Outros, porém, debruçaram-se sobre essa mesma unificação pro­gressiva e tiraram a conclusão oposta. O papa João Paulo II – que eu cito por ter sido um homem inteligente, culto, temente a Deus, por liderar uma numerosa igreja, mas não por aceitarmos que ele tenha sido um sucessor do apóstolo Pedro, menos ainda pelo dogma de sua infalibilidade -, por exem­plo, ficou profundamente impressionado com o progresso espetacular no campo da interligação das diversas partículas elementares da maté­ria às quatro forças fundamentais da natureza, e achou conveniente dirigir-se a uma conferência científica falando sobre suas am­plas implicações:

"Os físicos possuem um conhecimento detalhado, embora incomple­to e provisório, das partículas elementares e das forças fundamen­tais por meio das quais estas interagem com energias baixas e inter­mediárias. Agora dispõem de uma teoria aceitável que unifica as forças eletromagnéticas e nuclear fraca, juntamente com grandiosas teorias do campo unificado, muito menos adequadas, mas mesmo assim promissoras, que tentam incorporar também a interação nu­clear forte. Avançando nesta mesma linha, já há numerosas suges­tões detalhadas sobre o estágio final, a superunificação, ou seja, a unificação das quatro forças fundamentais, inclusive a gravidade. Não é importante para nós notar que, num mundo onde impera uma especialização tão minuciosa como o da física contemporânea, exis­te esse impulso em direção à convergência?"

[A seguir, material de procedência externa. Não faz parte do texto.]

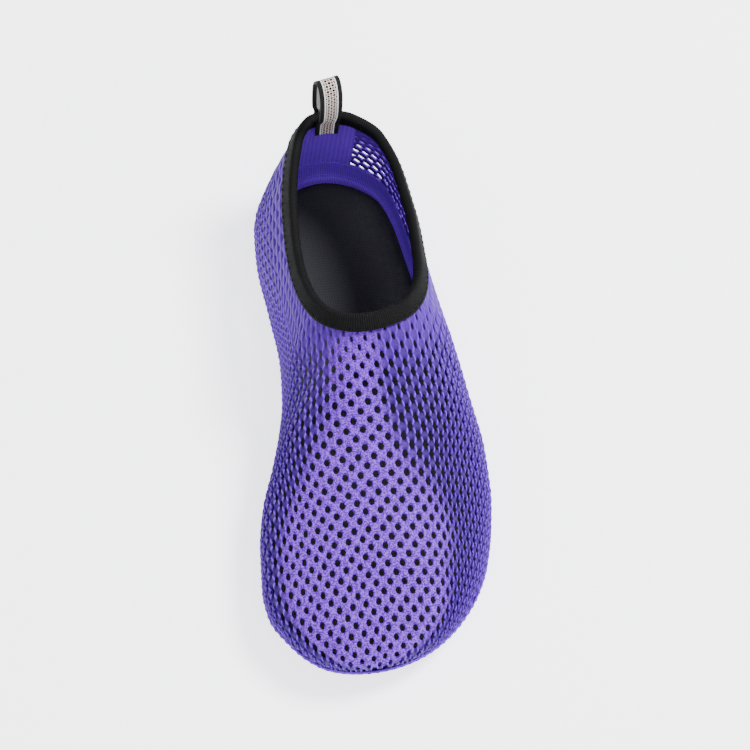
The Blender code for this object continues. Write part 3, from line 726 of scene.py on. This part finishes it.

O aspecto essencial dessa convergência é a maneira como vai pro­gressivamente confinando as leis aceitáveis da física. Cada novo enca­deamento formulado exige interdependência e compatibilidade entre as leis que regem partes até então independentes. A exigência de que todas as teorias sejam compatíveis com a mecânica quântica e a teoria da relatividade, por exemplo, já impõe fortes restrições à forma matemáti­ca que as leis podem assumir. Tal fato suscita a especulação de que um dia, talvez em breve, a convergência se complete, chegando-se então a uma explicação totalmente unificada de todas as leis da natureza. É a idéia da chamada teoria unificada universal.